Следует также подчеркнуть: почти половина книги В.Агеевой посвящена «мужскому пространству» — авторам и героям мужского пола. Исследовательница вовсе не стремилась расширить «женское пространство» за счет мужчин, а пыталась проследить вклад мужчин-модернистов в разрушение патриархальных ценностей, их реакцию на появление «новой женщины», метафорическое перенесение гендерных стереотипов на прочие сферы человеческой жизни, новое понимание мужской позиции, мужской индивидуальности, мужского тела и т.п. Для авторов-мужчин, как и для женщин, в период модернизма общественное отступило перед индивидуальным, поэтому и мужское, и женское пространства заняли новое место в их произведениях. Поэтому неудивительно, что именно мужчины-модернисты помогали женщине найти другой язык — язык о себе.

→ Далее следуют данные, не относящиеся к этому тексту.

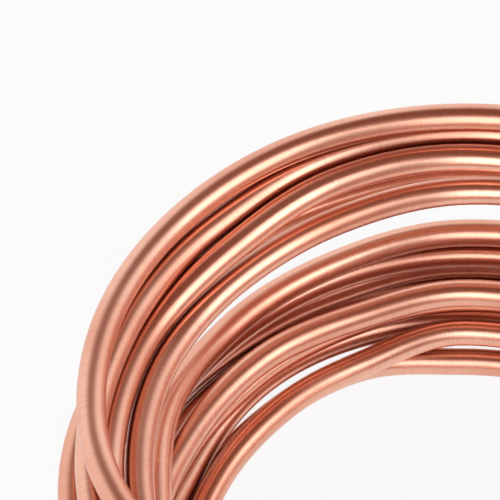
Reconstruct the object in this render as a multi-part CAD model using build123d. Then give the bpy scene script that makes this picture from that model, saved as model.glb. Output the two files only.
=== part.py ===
from build123d import *
import os
from math import cos, pi, radians, sin, sqrt

# A loose coil of soft copper tube, lying flat on the floor with its axis along +Z.
# +Y is the far side of the coil and -X its left side. Everything is in millimetres.

# The tube
tube_od = 6.35             # quarter-inch soft copper tube
tube_wall = 0.76
# The coil
coil_radius = 87.0         # coil axis to the tube's centre line on the widest top turn
turn_gap = 0.1             # least gap between turns that lie against each other
top_lead = 57.5            # straight free end on top of the coil, on its right
eye_lead = 22.0            # straight free end in the eye of the coil, on the left
legs_per_turn = 12         # each leg of the route is a pair of tangent arcs
wound_sides = 16           # flats round the wound part, within 0.06 mm of its round section

# How the turns lie, from the top turn down: at each azimuth, how far the turn lies inside
# coil_radius and how high above the lowest turn, both counted in tube pitches.
# The tube is wound clockwise seen from above, so each turn passes from the left side (180)
# to the far side (90), and comes round the near right (-45) to the left of the next turn.
AZIMUTHS = (180, 157.5, 135, 112.5, 90, -45)
LAY = [
    ((0.58, 9.01), (0.23, 9.08), (0.12, 9.10), (0.02, 9.10), (0.03, 9.08), (-0.20, 8.56)),
    ((0.49, 7.91), (0.66, 8.15), (0.52, 8.17), (0.11, 8.05), (-0.17, 8.05), (0.15, 7.55)),
    ((1.11, 7.11), (1.19, 7.25), (1.40, 7.65), (1.20, 8.03), (0.88, 7.89), (1.28, 7.06)),
    ((2.09, 6.70), (2.02, 6.66), (2.13, 6.82), (1.86, 6.74), (1.45, 6.75), (0.88, 6.00)),
    ((-0.18, 5.71), (0.14, 5.84), (0.41, 5.88), (0.31, 5.84), (0.01, 5.87), (-0.28, 4.30)),
    ((2.70, 4.20), (2.30, 3.94), (1.39, 3.12), (0.93, 3.12), (0.38, 3.19), (-0.21, 2.61)),
    ((1.18, 2.69), (1.29, 2.48), (1.11, 2.11), (0.78, 2.11), (0.51, 2.10), (-0.09, 1.53)),
    ((0.21, 1.31), (0.41, 1.19), (0.70, 1.01), (0.61, 1.11), (0.13, 1.11), (-0.33, 0.54)),
    ((0.00, 0.31), (0.19, 0.13), (0.28, 0.00), (0.35, 0.02), (0.33, 0.11), (0.60, 0.00)),
    ((1.27, 0.03), (1.38, 0.06), (1.36, 0.04), (1.37, 0.00), (1.39, 0.00), (1.63, 0.00)),
    ((2.46, 0.00), (3.25, 0.03), (3.55, 0.01), (3.32, 0.00), (2.65, 0.04), (2.64, 0.37)),
    ((2.47, 1.10), (2.92, 1.00), (2.79, 1.14), (2.63, 0.91), (2.89, 1.13), (2.64, 1.40)),
    ((2.35, 2.11), (2.73, 2.09), (3.00, 2.13), (2.86, 2.00), (2.58, 2.10), (2.53, 2.42)),
    ((2.51, 3.11), (2.94, 3.09), (3.19, 3.13), (3.33, 2.92), (3.09, 3.04), (3.86, 2.33)),
    ((3.60, 0.62), (3.97, 1.04), (4.26, 1.33), (4.08, 0.84), (3.84, 0.00)),
]
TOP_END = (12, (2.61, 10.25))      # azimuth and lay where the straight top lead begins
TOP_DESCENT = (225, (2.24, 9.09))  # and where that end has come down to the top turn
EYE_END = (-172, (6.10, 0.14))     # the same for the lead in the eye

pitch = tube_od + turn_gap


def stations():
    """The winding angle, in degrees from the top end, and the lay at every station."""
    found = [(0.0, TOP_END[1]), ((TOP_END[0] - TOP_DESCENT[0]) % 360, TOP_DESCENT[1])]
    angle = (TOP_END[0] - AZIMUTHS[0]) % 360
    for lays in LAY:
        found += [(angle + AZIMUTHS[0] - azimuth, lay) for azimuth, lay in zip(AZIMUTHS, lays)]
        angle += 360
    found.append((angle - 360 + AZIMUTHS[0] - EYE_END[0], EYE_END[1]))
    return found


def lay_at(angle, found=stations()):
    """The lay at a winding angle, eased through the stations with no sudden change."""
    def slope(i, k):
        if i in (0, len(found) - 1):
            return 0.0
        (a0, v0), (a1, v1), (a2, v2) = found[i - 1:i + 2]
        before, after = (v1[k] - v0[k]) / (a1 - a0), (v2[k] - v1[k]) / (a2 - a1)
        return 2 * before * after / (before + after) if before * after > 0 else 0.0

    i = max(n for n in range(len(found) - 1) if found[n][0] <= angle + 1e-9)
    (a0, v0), (a1, v1) = found[i], found[i + 1]
    span = a1 - a0
    t = (angle - a0) / span
    return [
        (2 * t**3 - 3 * t**2 + 1) * v0[k] + (t**3 - 2 * t**2 + t) * span * slope(i, k)
        + (3 * t**2 - 2 * t**3) * v1[k] + (t**3 - t**2) * span * slope(i + 1, k)
        for k in (0, 1)
    ]


def centre(angle):
    """The tube's centre line at a winding angle."""
    inside, up = lay_at(angle)
    radius = coil_radius - inside * pitch
    azimuth = radians(TOP_END[0] - angle)
    return Vector(radius * cos(azimuth), radius * sin(azimuth), tube_od / 2 + up * pitch)


def heading(angle, last):
    """The direction in which the tube runs at a winding angle."""
    near = 0.01  # degrees on either side, for the slope
    return (centre(min(angle + near, last)) - centre(max(angle - near, 0))).normalized()


def two_arcs(start, leaving, end, arriving):
    """Two tangent arcs that join two points with given directions."""
    span, both = end - start, leaving + arriving
    bend = 2 * (1 - leaving.dot(arriving))
    along = span.dot(both)
    reach = (sqrt(along**2 + bend * span.dot(span)) - along) / bend
    middle = (start + end + (leaving - arriving) * reach) * 0.5
    first = Edge.make_tangent_arc(start, leaving, middle)
    return [first, Edge.make_tangent_arc(middle, first % 1, end)]


def wound_route():
    """The centre line of the turns, as tangent arcs from the top end to the end in the eye."""
    last = stations()[-1][0]
    legs = round(last / 360 * legs_per_turn)
    angles = [last * n / legs for n in range(legs + 1)]
    points = [centre(a) for a in angles]
    ways = [heading(a, last) for a in angles]
    route = []
    for n in range(legs):
        route += two_arcs(points[n], ways[n], points[n + 1], ways[n + 1])
    return Wire(route)


def copper_tube(route):
    """The wound tube with a straight round lead at each end, bored from both cut ends."""
    at_top = Plane(origin=route @ 0, z_dir=-(route % 0))
    at_eye = Plane(origin=route @ 1, z_dir=route % 1)
    tube = sweep(at_top * RegularPolygon(tube_od / 2, wound_sides), path=route)
    for lead_start, lead in ((at_top, top_lead), (at_eye, eye_lead)):
        tube += extrude(lead_start * Circle(tube_od / 2), lead)
        tube -= extrude(lead_start * Circle(tube_od / 2 - tube_wall), lead)
    return tube


route = wound_route()
tube = copper_tube(route)
os.makedirs("parts", exist_ok=True)
export_step(tube, "parts/copper_tube.step")

leads = top_lead + eye_lead
wound_section = wound_sides / 2 * sin(2 * pi / wound_sides) * (tube_od / 2) ** 2
lead_section = pi * (tube_od / 2) ** 2 - pi * (tube_od / 2 - tube_wall) ** 2
print(f"tube length {route.length + leads:.0f} mm, volume {tube.volume:.0f} mm3,",
      f"section times length {wound_section * route.length + lead_section * leads:.0f} mm3")
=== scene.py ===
from math import cos, radians, sin

import bmesh
import bpy
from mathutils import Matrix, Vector


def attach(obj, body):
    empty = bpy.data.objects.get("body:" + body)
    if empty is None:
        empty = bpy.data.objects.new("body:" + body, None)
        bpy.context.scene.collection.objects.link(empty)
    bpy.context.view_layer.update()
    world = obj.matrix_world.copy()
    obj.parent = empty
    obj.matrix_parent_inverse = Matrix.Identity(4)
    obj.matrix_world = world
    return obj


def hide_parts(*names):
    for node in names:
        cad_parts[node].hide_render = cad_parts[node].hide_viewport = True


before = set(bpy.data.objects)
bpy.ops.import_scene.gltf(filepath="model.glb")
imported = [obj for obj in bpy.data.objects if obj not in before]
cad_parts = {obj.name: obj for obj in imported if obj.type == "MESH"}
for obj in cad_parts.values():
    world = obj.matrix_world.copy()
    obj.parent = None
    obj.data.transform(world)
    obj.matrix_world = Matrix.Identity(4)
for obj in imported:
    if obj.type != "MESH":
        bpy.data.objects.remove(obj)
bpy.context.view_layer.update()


# The camera looks down on the far left quarter of the coil from in front, as the
# photograph does: the coil lies flat, and its near and right sides are out of the picture.
# AIM is the point of the coil that lies at the middle of the picture.
CAMERA_ELEVATION = radians(50)
CAMERA_DISTANCE = 0.800
AIM = Vector((-0.0498, 0.0686, 0.0365))
VIEW_WIDTH = 0.1148            # what the picture's width covers at the aim point

camera = bpy.data.objects.new("camera", bpy.data.cameras.new("camera"))
bpy.context.scene.collection.objects.link(camera)
back = Vector((0, -cos(CAMERA_ELEVATION), sin(CAMERA_ELEVATION)))
camera.location = AIM + CAMERA_DISTANCE * back
camera.rotation_euler = back.to_track_quat("Z", "Y").to_euler()
camera.data.sensor_width = 36
camera.data.lens = camera.data.sensor_width * CAMERA_DISTANCE / VIEW_WIDTH
bpy.context.scene.camera = camera
bpy.context.scene.view_settings.view_transform = "Standard"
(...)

Женское пространство в украинском модернизме настолько бескрайне, что вместить его в рамки одной книги было бы невозможно. Сама В.Агеева признает, что у нее «такое чувство, словно очертила лишь приблизительные контуры большого материка, на котором нас ждет еще множество открытий и находок». Но без этой книги мы об этом материке знали бы намного меньше. Под ее слишком строгим темно-серым переплетом скрыто многоцветное и многоголосое кружево сюжетов, человеческих судеб и интерпретаций, которое читается на одном дыхании, как увлекательный роман о «пространстве без симуляции». От этого прочтения получаешь столько настоящего наслаждения — трудно представить, как могут жить без него упомянутые 90% женщин.